I can't argue with your not finding the film funny. It's your experience and I accept it. But I know I found it funny and I know that I've never heard so much laughing, howling and hissing inside a movie theatre. I also can't find any basis for your comment that "the critics are just a bit desperate". You make it sound like all these critics who've made Borat the second best reviewed movie of the year (according to Metacritic) got together and conspired to select a movie to hail because "this isn't a stellar cinematic year".

Chris Knipp
12-15-2006, 05:10 PM
Can't a movie be both "ourageous comedy" and "an important film about the hypocrisies of the U.S. and the buried hatred and prejudices that we conceal"? Of course it can. I'm just not convinced it's the way you say it is. This is not a calculated and thoughtful film. It's all improvised, and it's wildly inconsistent. Borat isn't a thoroughly conceived character. He's got no substance. He's not even a solid bourgeois. He's just a TV personality, even in his persona. And as the quote from Cinema de Merde points out, some of the scenes bring out serious prejudices, but a lot of them are just people being startled at a guy acting silly. Going up to men on the sidewalk of New York and trying to shake their hand and kiss them on both cheeks and say hello isn't a satire of anything, it's just acting silly and trying to get a startled reaction out of people, and he does a lot of that.
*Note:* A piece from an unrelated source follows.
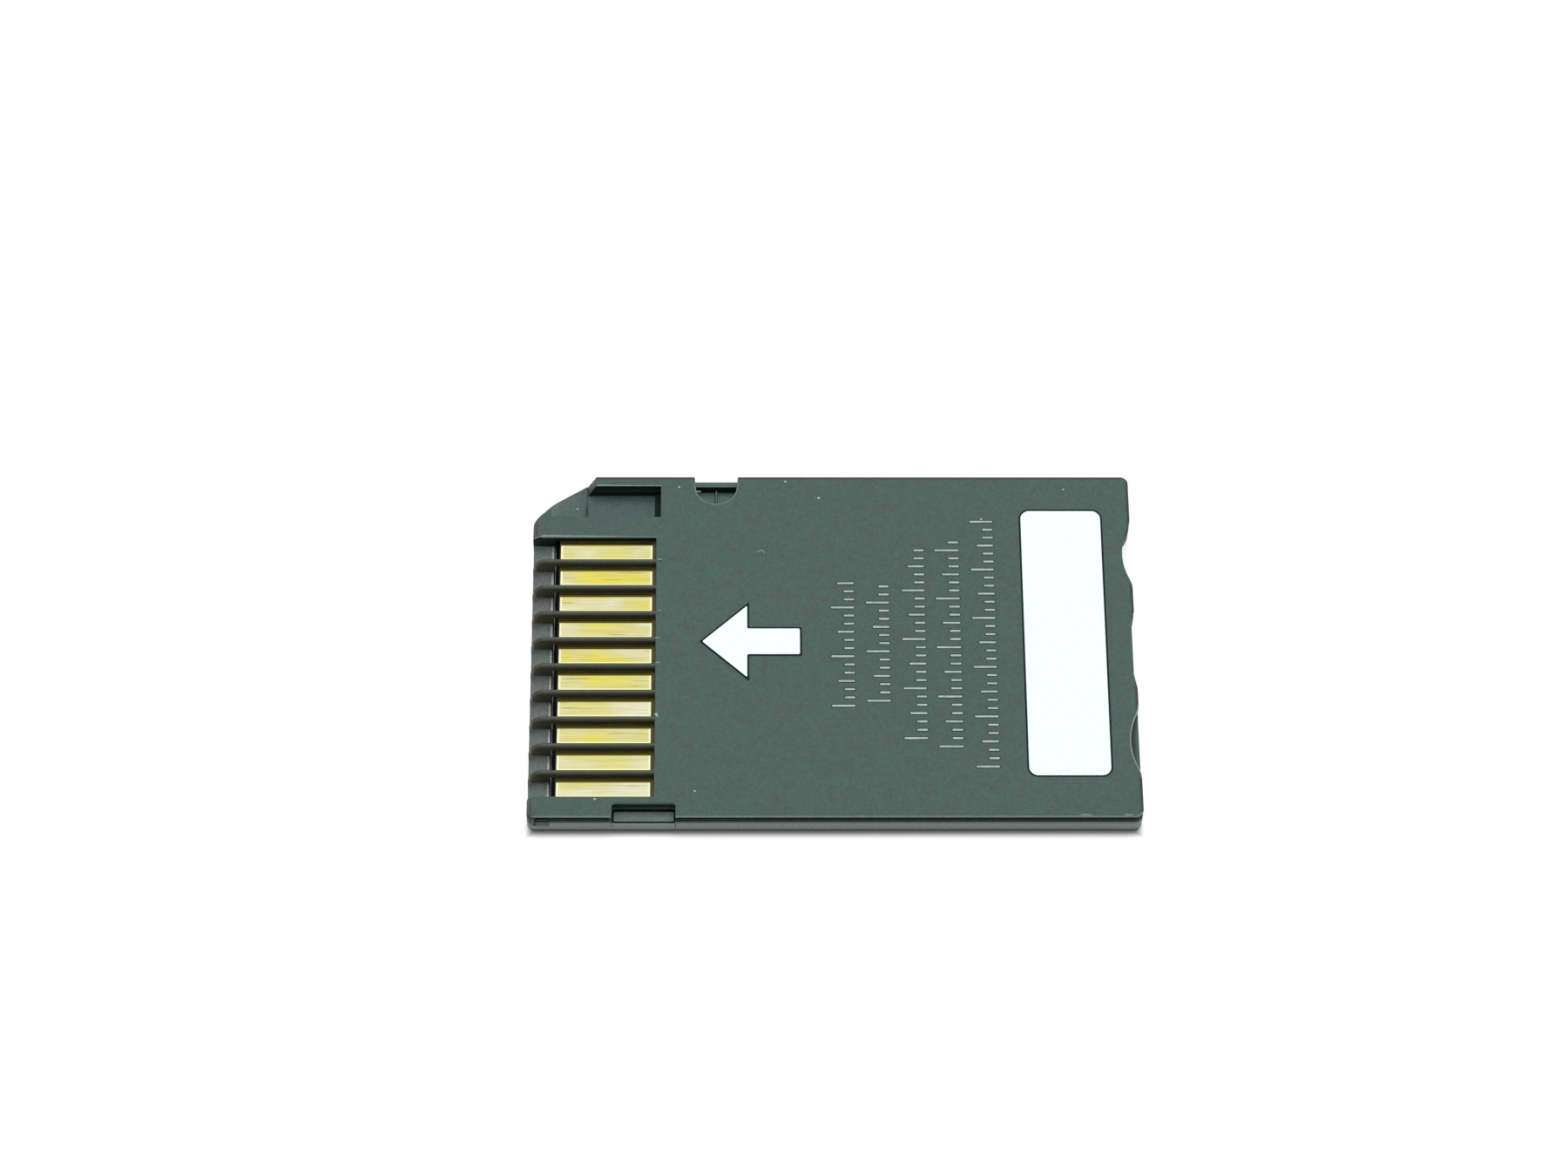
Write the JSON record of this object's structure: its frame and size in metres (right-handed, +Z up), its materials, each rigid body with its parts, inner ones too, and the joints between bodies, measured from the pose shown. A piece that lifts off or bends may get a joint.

The courtesy coach in the south, the dining-out folks, are not hiding any dark prejudices, just normal bourgeois reservations about behavior, which they're at pains to conceal as long as they can because they're trying to be polite. This is not a devastating expose of buried hatred. Furthermore, these prejudices and hatreds are not buried and concealed. They're right out in the open every day on the radio and in the papers. There are no revelations in the movie. It's surprises are obvious. They're embarrassing because those who expose them didn't mean to, but they're not anything revelatory. Why did your audience (not mine--it wasn't a full theater, and people chuckled for a while at the start and then it died down) hiss and roar all through and after? Because it's shock comedy and it touches nerves, and it feels new--to them. Probably not to the audiences of Moms Mably in the Seventies. It's not as new as it may look. Nothing new under the sun, my friend.

I may be wrong about the critics. What do I know about them? But if you reviewed the data it might even turn out that Metacritc has slanted it, and Borat isn't in the top two after all. Metacritic often does slant their numerical values of reviews too far in one direction or the other. About 30 new movies are coming out between now and the end of the year. Maybe some of them will be great. But it looks to me right now like this hasn't been such a good year, and what has been good hasn't been earth-shakingly original. The critics may have heralded Borat because it seems like something new. JI grant that it does; despite its identifiable origins Cohen's method has created a somewhat new genre. Jackass Meets Punk'd meets Michael Moore. Hey, that's new! So let's give them a rave! But I'm not impressed. I'm disappointed. As was Cinema de Merde.

tabuno
12-16-2006, 04:09 AM
This was the only 2006 movie that I really, really wanted to walk out of because personally I found the movie almost unwatchable. The production was crude, the storyline thin, the acting and real life performances truly horrendously pitifully sad and tasteless. If any producer or director wanted to really create a great docu-mockery, this wasn't it. Jamie Kennedy Experiment was far superior and even the late night Women Behaving Badly on television provide a more entertaining funny real life expose. Borat qualifies as easily the worst movie of the year and one that duped most of its audience with tasteless material.

Chris Knipp
12-16-2006, 08:31 AM
I'm glad somebody agrees with me that this movie is overrated. Worst of the year -- I don't know; I have tried to stay away from the obviously bad ones. That's why I focus on the "Most Overrated" category in my annual list-making rather than on "Worst." I'd hate to have to go see the obvisous turkeys, but I had to go to Borat because of all the hype.